Pressure Balance at the Liquid−Liquid Interface of Micro Countercurrent Flows in Microchips

Abstract

An interfacial pressure balance model was proposed and verified for the elucidation of the physical mechanism of micro countercurrent flow in a hydrophilic-hydrophobic selective-modification microchannel. We considered the conditions of the microflow phase separation, where the phase separation entails a single phase flow in each output of the microchannel. In this pressure balance model, the pressure difference between the two phases due to pressure loss in each phase is balanced by the Laplace pressure generated by the interfacial tension at the liquid-liquid interface between the separated phases. When the pressure difference between the two phases is sufficiently low, the contact line between the two phases is pinned at the boundary between the hydrophilic and the hydrophobic surfaces. Since the contact angle is restricted to values between the advancing and receding contact angles, the Laplace pressure has a limit.

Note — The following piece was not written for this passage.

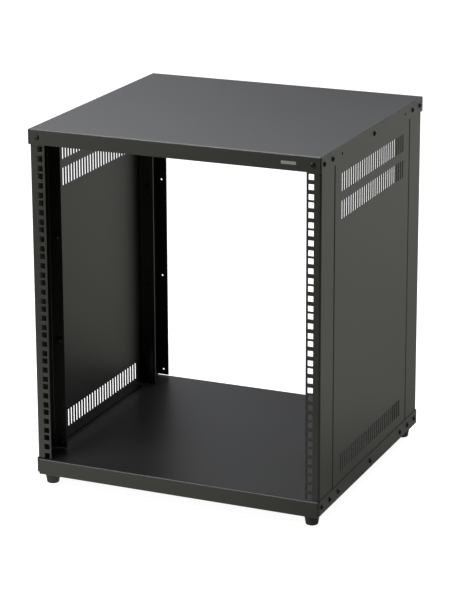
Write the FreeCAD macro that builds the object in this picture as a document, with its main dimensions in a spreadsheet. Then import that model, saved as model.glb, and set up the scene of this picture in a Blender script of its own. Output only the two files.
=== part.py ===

When the pressure difference between the two phases exceeds the limiting Laplace pressure, one of the phases leaks into the output channel of the other phase, and the phase separation fails. In order to experimentally verify this physical picture, a microchip with an asymmetric cross section, whose hydraulic diameters were 19 and 102 mum, was used. In the microchip, a phase separation of a water-toluene micro countercurrent flow was achieved under pressure differences between an upper limit of 6.9 kPa and a lower limit of -9.3 kPa. The upper limit agreed well with the proposed model. The model is also applicable to cocurrent flows, so that it is useful for general multiphase microflows in continuous-flow chemical processing.